Determine how many lines carry the word "this". Output that number only.
>>
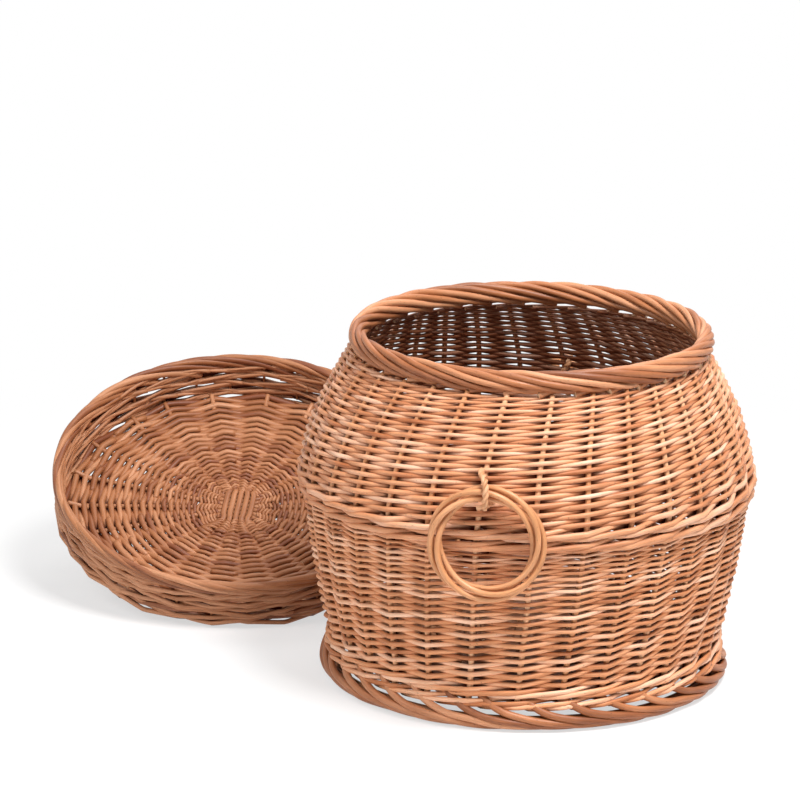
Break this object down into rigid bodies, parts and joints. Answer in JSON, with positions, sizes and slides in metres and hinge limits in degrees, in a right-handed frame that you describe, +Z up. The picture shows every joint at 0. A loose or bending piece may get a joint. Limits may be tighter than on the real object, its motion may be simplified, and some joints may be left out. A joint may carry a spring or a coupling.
{
  "type": "laundry hamper",
  "caption": "Round, barrel-shaped hamper of woven willow with a loose cap lid and hanging ring handles, for storing laundry or toys.",
  "frame": {"origin": "middle of the footprint of hamper and lid, on the floor", "axes": "+Z up; the hamper stands on the right (+X) and its lid lies behind it on the left; +Y points away from the hamper's front handle"},
  "size_m": [0.8322, 0.7152, 0.388],
  "materials": {
    "siding": "buff willow rods, woven",
    "border": "thick buff willow rods, rolled",
    "stake": "buff willow rod, satin",
    "lid": "darker buff willow rods, woven",
    "ring": "buff willow rod, wound",
    "tie": "thin willow rod, twisted"
  },
  "bodies": {
    "hamper": {"base_weave": "siding", "base_cross": "stake", "foot_border": "border", "upsett_wale": "border", "lower_wall": "siding", "waist_wale": "border", "upper_wall": "siding", "mouth_border": "border", "side_stake_01": "stake", "side_stake_02": "stake", "side_stake_03": "stake", "side_stake_04": "stake", "side_stake_05": "stake", "side_stake_06": "stake", "side_stake_07": "stake", "side_stake_08": "stake", "side_stake_09": "stake", "side_stake_10": "stake", "side_stake_11": "stake", "side_stake_12": "stake", "side_stake_13": "stake", "side_stake_14": "stake", "side_stake_15": "stake", "side_stake_16": "stake", "side_stake_17": "stake", "side_stake_18": "stake", "side_stake_19": "stake", "side_stake_20": "stake", "side_stake_21": "stake", "side_stake_22": "stake", "side_stake_23": "stake", "side_stake_24": "stake", "side_stake_25": "stake", "side_stake_26": "stake", "side_stake_27": "stake", "side_stake_28": "stake", "side_stake_29": "stake", "side_stake_30": "stake", "side_stake_31": "stake", "side_stake_32": "stake", "handle_tie_front": "tie", "handle_tie_back": "tie"},
    "lid": {"lid_border": "border", "lid_wall": "lid", "lid_weave": "lid", "lid_stick_split_1": "stake", "lid_stick_split_2": "stake", "lid_stick_split_3": "stake", "lid_stick_split_4": "stake", "lid_stick_split_5": "stake", "lid_stick_threaded_1": "stake", "lid_stick_threaded_2": "stake", "lid_stick_threaded_3": "stake", "lid_stick_threaded_4": "stake", "lid_stick_threaded_5": "stake", "lid_stick_threaded_6": "stake"},
    "handle_front": {"handle_ring_front": "ring"},
    "handle_back": {"handle_ring_back": "ring"}
  },
  "joints": [
    {"name": "lid_swing", "type": "hinge", "parent": "hamper", "child": "lid", "pos_m": [-0.00422, 0.02429, 0.2249], "axis": [0.4484, 0.8808, 0.1521], "range_deg": [0, 166.11]},
    {"name": "handle_front_swing", "type": "hinge", "parent": "hamper", "child": "handle_front", "pos_m": [0.16275, -0.34109, 0.2735], "axis": [-1, 0, 0], "range_deg": [0, 195]},
    {"name": "handle_back_swing", "type": "hinge", "parent": "hamper", "child": "handle_back", "pos_m": [0.16815, 0.16991, 0.2735], "axis": [1, 0, 0], "range_deg": [0, 195]}
  ]
}
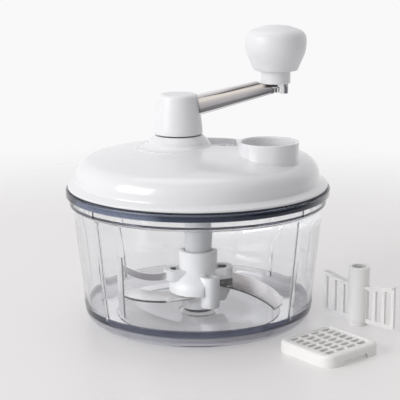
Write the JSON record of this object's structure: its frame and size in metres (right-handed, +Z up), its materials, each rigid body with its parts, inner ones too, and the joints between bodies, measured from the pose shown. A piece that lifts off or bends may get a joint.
<<
- _Written answer_
2